The investigators ask the experiments to look back into their past to see relevant information such as traveling, what they ate, etc. to triangulate a certain risk factor.
What is a case-control study?
Retrospective, observational study with no intervention.
What does a case-control study yield and what does it mean?
Odds ratio (OR): compares the odds that someone will develop the bad outcome in the exposed group to the odds that someone will develop that bad outcome without the exposure.
What does a cohort study yield?
Relative risk or Risk ratio.
What does a case-control study do?
It compares a group of people with the disease (case) to a group of people without the disease(control), to look for potential risk factors and exposures that can account for that bad outcome.
How do you calculate risk ratio?
Divide the risk or rate of the disease in the exposed group by the risk or rate of the disease in the unexposed group.
What is a cross-sectional study?
It is a observational study of a population at one point in time (how many people in the US have COPD at as of January 13 2013): AKA prevalence.
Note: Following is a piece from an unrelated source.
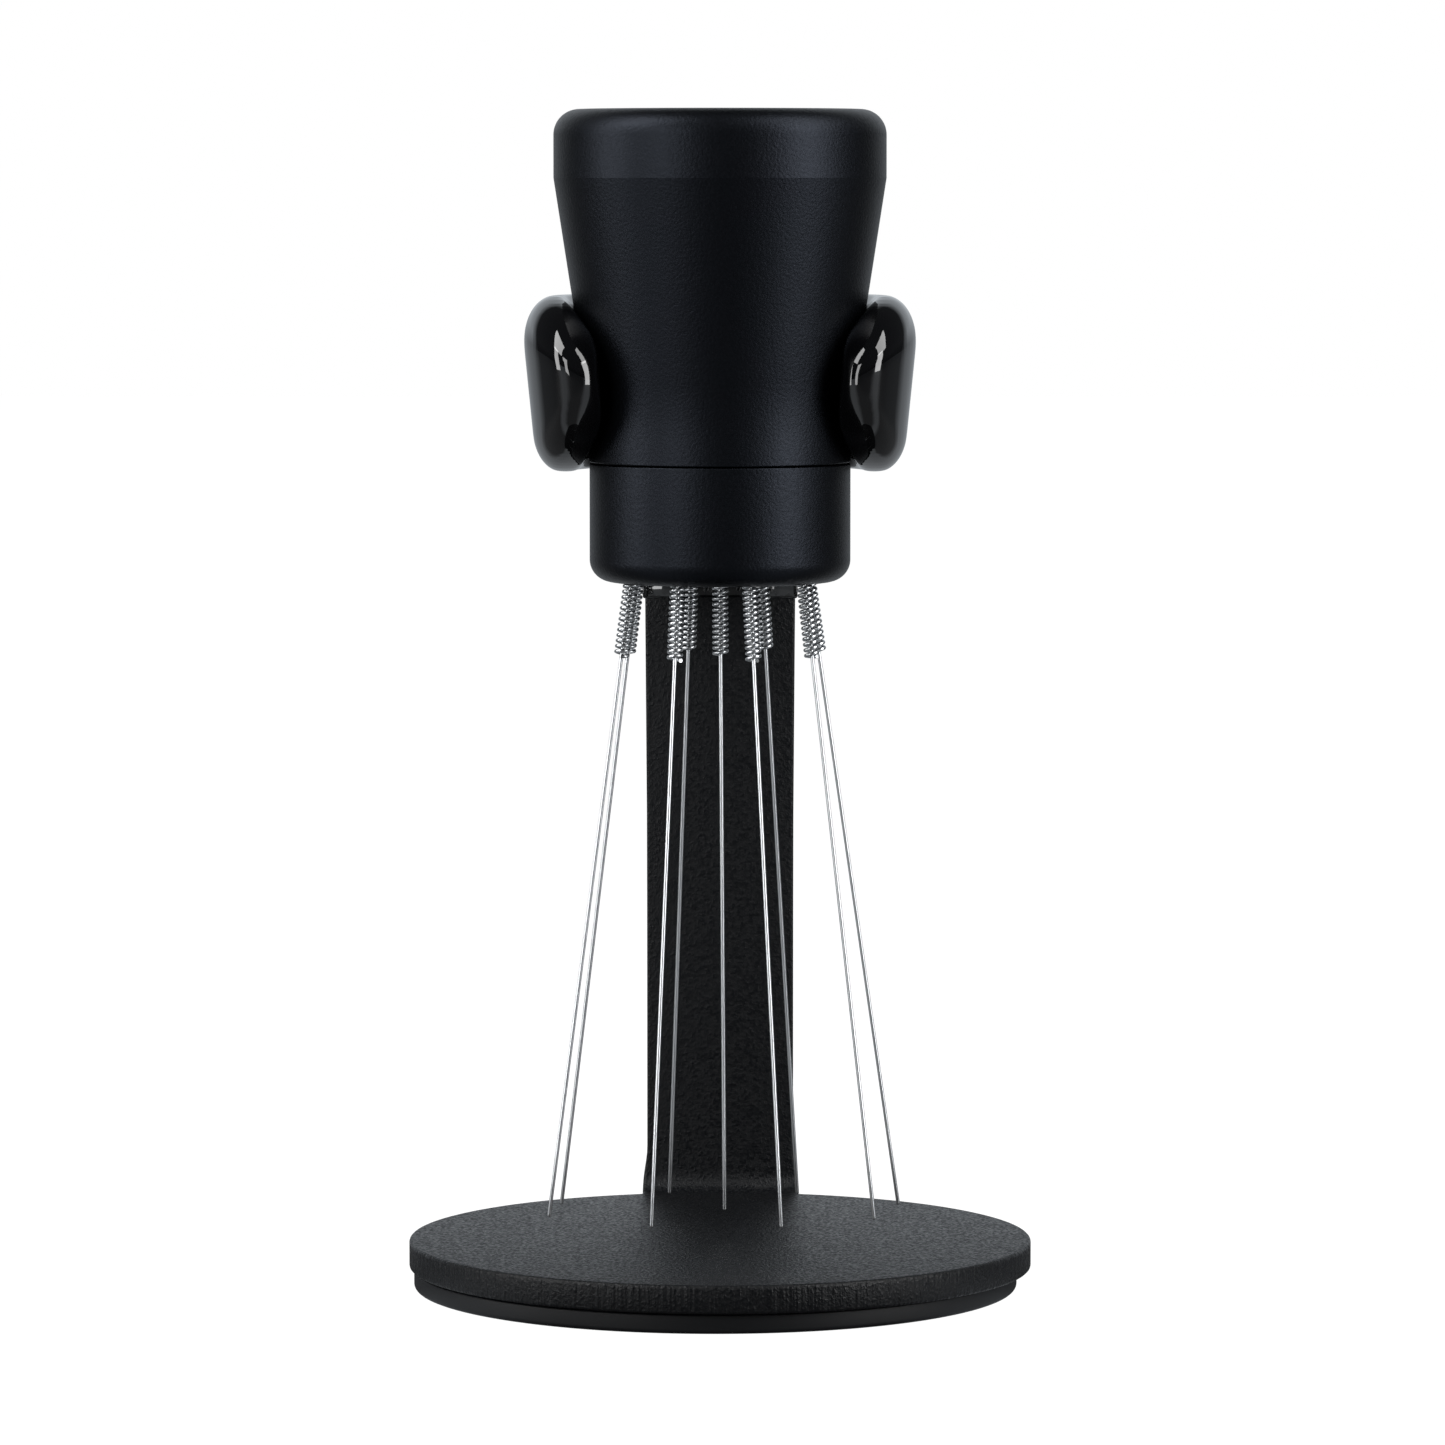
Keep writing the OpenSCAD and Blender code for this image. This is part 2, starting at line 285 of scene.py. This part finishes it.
def moulded_rubber(name, tone, roughness, grain_mm):
    """Rubber, pressed in a mould: matte, with a faint grain from the mould."""
    material, tree, shader = start_material(name)
    shader.inputs["Base Color"].default_value = colour(tone)
    shader.inputs["Roughness"].default_value = roughness
    shader.inputs["Specular IOR Level"].default_value = 0.2
    grit_bump(tree, shader, grain_mm, 0.004, 0.5)
    return material


def adhesive_film():
    """Acrylic adhesive, coated on black film: smooth and a little tacky, so it shines softly."""
    material, tree, shader = start_material("acrylic_adhesive_coated")
    shader.inputs["Base Color"].default_value = colour("#060607")
    shader.inputs["Roughness"].default_value = 0.3
    shader.inputs["IOR"].default_value = 1.47
    grit_bump(tree, shader, 2.0, 0.01, 0.4, detail=0.0)
    return material


def black_oxide_steel():
    """Steel screws, forged, then blackened in a hot salt bath: a dark, oily metallic sheen that
    is patchy where the oxide is thinner."""
    material, tree, shader = start_material("steel_black_oxide_blackened")
    shader.inputs["Metallic"].default_value = 1.0
    shader.inputs["Base Color"].default_value = colour("#3a3b3e")
    noise = grit_bump(tree, shader, 0.4, 0.006, 0.6)
    patches = add_node(tree, "ShaderNodeMapRange", [(noise.outputs["Fac"], "Value")],
                       in_3=0.28, in_4=0.46)
    tree.links.new(patches.outputs["Result"], shader.inputs["Roughness"])
    return material


ANODISED = anodised_bead_blasted()
POWDER = powder_coat()
GLOSS = gloss_moulding()
WIRE = drawn_wire()
PAD_RUBBER = moulded_rubber("nitrile_rubber_moulded", "#0b0c0e", 0.55, 0.5)
RING_RUBBER = moulded_rubber("nitrile_o_ring", "#0a0a0b", 0.4, 0.3)
SILICONE = moulded_rubber("silicone_sheet_cut", "#8d8f92", 0.5, 0.4)
ADHESIVE = adhesive_film()
BLACK_STEEL = black_oxide_steel()


# ---------- stand ----------

def upright_half_width(z):
    """Half the width of the upright at height z: flared at the foot, waisted and wider on top."""
    top_z = node_box("stand_plate")[1].z
    if z <= FLARE_Z:
        base_z = node_box("stand_plate")[0].z + PLATE_T
        t = max(0.0, min(1.0, (FLARE_Z - z) / (FLARE_Z - base_z)))
        return WAIST_HALF + (FOOT_HALF - WAIST_HALF) * t * t * (3 - 2 * t)
    if z <= WAIST_Z:
        return WAIST_HALF
    t = (z - WAIST_Z) / (top_z - WAIST_Z)
    return WAIST_HALF + HEAD_EXTRA * min(1.0, 1.7 * t)


def make_plate():
    """Base and upright: one plate cut out flat, with its tongue bent up."""
    low, high = node_box("stand_plate")
    base_r = (high.x - low.x) / 2
    front_y = high.y - PLATE_T
    bend_y = front_y - BEND_R
    base_z = low.z + PLATE_T
    fillet = FOOT_FILLET
    fillet_y = math.sqrt((base_r + fillet) ** 2 - (FOOT_HALF + fillet) ** 2)
    join = math.degrees(math.atan2(fillet_y, FOOT_HALF + fillet))
    outline = [(-x, y) for x, y in arc((FOOT_HALF + fillet, fillet_y), fillet, 180, 180 + join, 5)]
    outline += arc((0, 0), base_r, 180 - join, 360 + join, 260)[1:-1]
    outline += arc((FOOT_HALF + fillet, fillet_y), fillet, 180 + join, 180, 5)

    bm = bmesh.new()
    verts = [bm.verts.new((x, y, base_z)) for x, y in outline]
    for x in (FOOT_HALF, -FOOT_HALF):
        verts.append(bm.verts.new((x, bend_y, base_z)))
    top = bm.faces.new(verts)
    made = bmesh.ops.extrude_face_region(bm, geom=[top])["geom"]
    bmesh.ops.translate(bm, vec=(0, 0, -PLATE_T),
                        verts=[g for g in made if isinstance(g, bmesh.types.BMVert)])
    bmesh.ops.recalc_face_normals(bm, faces=bm.faces)
    end = [f for f in bm.faces if f.normal.y > 0.99 and f.calc_center_median().y > bend_y - 0.1]
    bend = bmesh.ops.spin(bm, geom=end, cent=(0, bend_y, base_z + BEND_R), axis=(1, 0, 0),
                          angle=math.pi / 2, steps=12)["geom_last"]
    face = [g for g in bend if isinstance(g, bmesh.types.BMFace)]
    heights = [base_z + BEND_R + i for i in (1, 2, 3, 4, 6, 10, 20, 30, 40, 50, 60, 70, 80)]
    for z in heights + [high.z]:
        made = bmesh.ops.extrude_face_region(bm, geom=face)["geom"]
        bmesh.ops.delete(bm, geom=face, context="FACES_ONLY")
        face = [g for g in made if isinstance(g, bmesh.types.BMFace)]
        for v in face[0].verts:
            v.co.z = z
    for v in bm.verts:
        if v.co.y > bend_y + 0.01:
            v.co.x = math.copysign(upright_half_width(v.co.z), v.co.x)
    # The face that the bend started from is now a wall inside the steel.
    inside = [f for f in bm.faces if all(len(e.link_faces) > 2 for e in f.edges)]
    bmesh.ops.delete(bm, geom=inside, context="FACES_ONLY")
    corners = [e for e in bm.edges
               if all(v.co.z > high.z - 0.01 for v in e.verts)
               and abs(e.verts[0].co.y - e.verts[1].co.y) > 1]
    bmesh.ops.bevel(bm, geom=corners, offset=CORNER_R, segments=6, profile=0.5, affect="EDGES",
                    material=-1)
    rims = [e for e in bm.edges if e.is_manifold and e.calc_face_angle() > math.radians(60)]
    bmesh.ops.bevel(bm, geom=rims, offset=RIM_R, segments=3, profile=0.5, affect="EDGES",
                    material=-1, clamp_overlap=True)
    countersink = [(0, -1), (SCREW_HEAD_R + 0.1, -1), (SCREW_HEAD_R, 0.05),
                   (SCREW_HOLE_R, SCREW_SINK), (SCREW_HOLE_R, PLATE_T + 1), (0, PLATE_T + 1)]
    holes = [turned_cutter(countersink, z, high.y) for z in screw_heights()]
    bm = cut(bm, *holes)
    return close_piece(bm, "base_and_upright", POWDER, "stand", "powder_coat", "stand_plate",
                       sharp=math.radians(35))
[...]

What type of study can yield prevalence?
Cross-sectional study.
What is a Twin concordance study?
An observational study that looks at heterozygous and homozygous twins and measures the heritability of diseases and traits.
What is a clinical trial?
Experimental study, where the investigator intervenes to draw a conclusion. It uses human subjects.
What is a controlled clinical trial?
An experimental group receives an experimental treatment and a controlled group that gets a placebo or a comparative drug that is well known.
What is a randomized clinical trial and what does it avoid?
The participants are assigned to one group or another randomly. It avoids bias.
What does double blinded study means?
The study design does not allow either the participant or the investigator to know wether that participant is receiving the experimental treatment or placebo.
What is a Phase 1 trail for an experimental drug?
It looks to see if the experimental drug is safe: the drug is given to healthy subjects to see if the drug is safe and investigate the pharmacokinetics of it (how a healthy body handles the drug).
What is a Phase 2 trail for an experimental drug?
Looks to see if the experimental drug works: Patients with a disease are given an experimental drug and see the efficacy, appropriate dosage and adverse effect.